Capital Intensity and Entry Barriers

Both asset classes are capital intensive, but in different ways. Core real estate requires significant upfront investment in land, construction, and ongoing maintenance. However, the development process is well understood, and financing markets are deep and liquid.

Data centers require an even greater degree of technical sophistication. Major obstacles to entering this field include:

  • Access to reliable and scalable power.
  • Advanced cooling and redundancy systems.
  • Specialized engineering and operational expertise.
  • Regulatory approvals and grid constraints.

For example, a modern hyperscale data center can cost hundreds of millions of dollars to build and may take years to secure sufficient power capacity. These barriers can limit supply and support pricing power for well-located facilities.

Location Dynamics and Land Value

Location matters greatly in both sectors, though the deciding factors are not the same. Core real estate tends to emphasize closeness to population centers, transit options, and surrounding conveniences, with value frequently influenced by ease of access, perceived prestige, and the intensity of urban development.

Data centers often choose sites close to fiber pathways, electrical substations, and end users to minimize network latency, which means high‑value parcels can lie in suburban or industrial zones instead of downtown districts. In certain regions, including Northern Virginia, land prices have surged because areas with ample power capacity suitable for data center development remain limited, creating a property landscape that echoes premium urban markets.

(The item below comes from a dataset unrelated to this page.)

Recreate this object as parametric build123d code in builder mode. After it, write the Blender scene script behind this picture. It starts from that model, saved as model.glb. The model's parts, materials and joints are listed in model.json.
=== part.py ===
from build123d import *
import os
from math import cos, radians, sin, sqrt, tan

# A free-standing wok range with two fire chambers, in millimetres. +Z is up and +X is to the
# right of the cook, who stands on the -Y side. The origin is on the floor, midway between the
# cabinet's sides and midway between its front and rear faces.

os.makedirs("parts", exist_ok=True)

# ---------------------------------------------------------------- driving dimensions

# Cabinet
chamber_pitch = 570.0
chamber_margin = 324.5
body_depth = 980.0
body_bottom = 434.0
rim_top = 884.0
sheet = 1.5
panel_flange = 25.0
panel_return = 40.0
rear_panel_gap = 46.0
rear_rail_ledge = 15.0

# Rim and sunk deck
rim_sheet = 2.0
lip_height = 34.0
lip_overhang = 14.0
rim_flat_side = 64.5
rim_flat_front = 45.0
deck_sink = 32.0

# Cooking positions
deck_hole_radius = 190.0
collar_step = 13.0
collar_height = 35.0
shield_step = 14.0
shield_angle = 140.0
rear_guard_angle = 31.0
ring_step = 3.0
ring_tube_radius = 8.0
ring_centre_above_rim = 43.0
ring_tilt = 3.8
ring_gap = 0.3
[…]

Risk Profile and Obsolescence

Core real estate encounters risks including:

  • The waning usefulness of aging office structures.
  • Regulatory shifts influencing zoning requirements or rent restrictions.
  • Changes in what tenants look for.

Digital infrastructure carries distinct vulnerabilities, ranging from shifting technologies to limitations in energy capacity, and a data center originally built for low-density tasks might need significant investment to support contemporary artificial intelligence workloads; nonetheless, operators frequently offset these challenges through modular architectures and ongoing capital spending, much like prime real estate owners who continually refurbish their properties to stay competitive.

Investment Performance and Portfolio Role

Historically, core real estate has delivered moderate returns with relatively low volatility, making it a cornerstone of pension funds and insurance portfolios. Its role is income generation and capital preservation.

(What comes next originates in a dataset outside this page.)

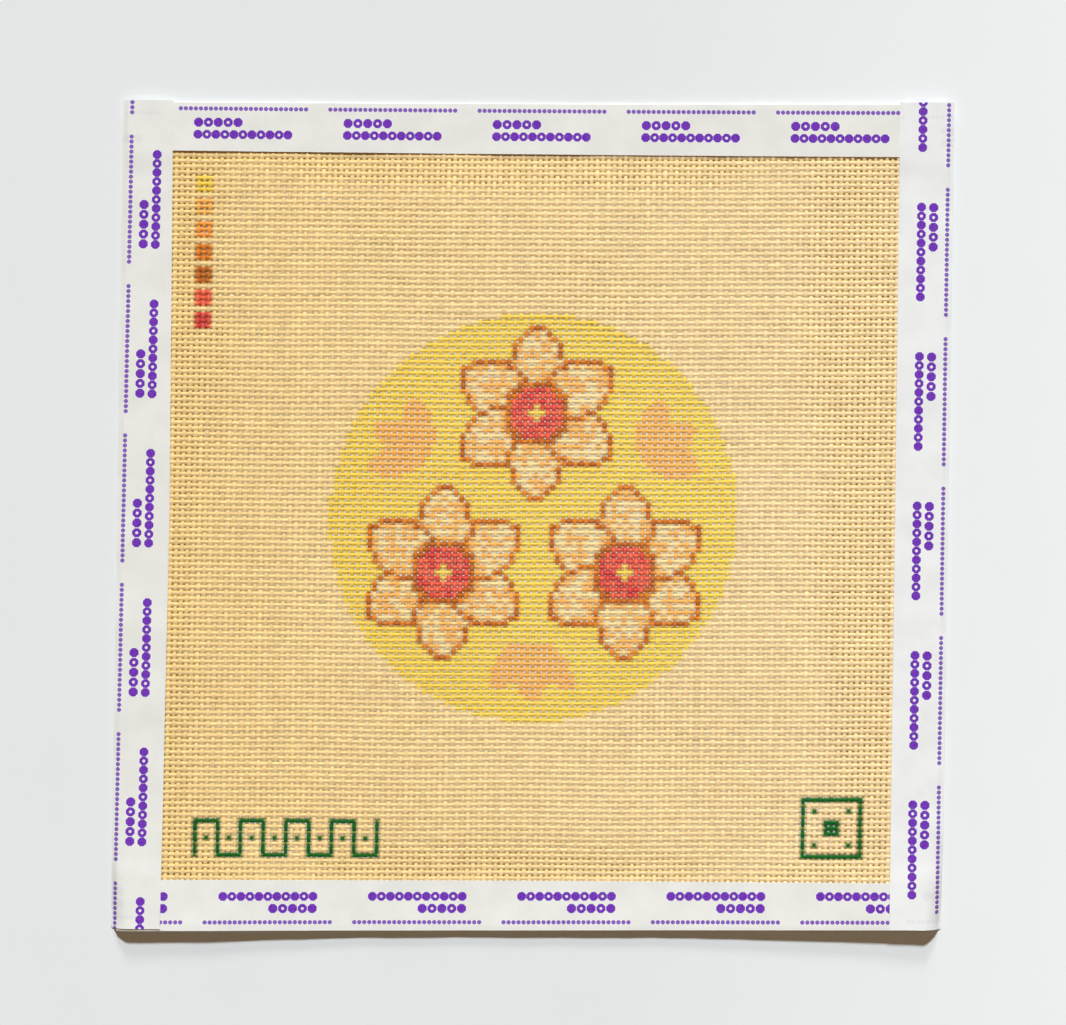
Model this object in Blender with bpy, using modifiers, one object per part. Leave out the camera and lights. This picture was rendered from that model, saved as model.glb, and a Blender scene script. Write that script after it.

Digital infrastructure has shown higher growth characteristics. Over the past decade, listed and private data center platforms have often outperformed traditional real estate indices, driven by strong demand and rent growth. As a result, many investors now view digital infrastructure as a hybrid: part real asset, part growth infrastructure.

Comparative Overview

  • Core real estate: reliable, revenue-oriented properties influenced by economic shifts and designed around the needs of everyday users.
  • Data centers and digital infrastructure: technology-led, information-focused assets backed by long-term agreements and typically less dependent on traditional economic cycles.

Both asset classes share real asset qualities such as long-lived structures, inflation protection, and essential service provision. The difference lies in what they serve: human activity in physical space versus digital activity in virtual space.

Comparing data centers and digital infrastructure to core real estate reveals how the definition of “core” is evolving. As economies digitize, the infrastructure that supports data flows becomes as essential as offices, homes, and logistics hubs. Core real estate remains foundational, but digital infrastructure increasingly occupies a parallel role, anchoring portfolios to the realities of a data-driven world. Investors assessing long-term resilience are no longer choosing between physical and digital assets; they are recognizing that both are integral expressions of how modern society lives, works, and connects.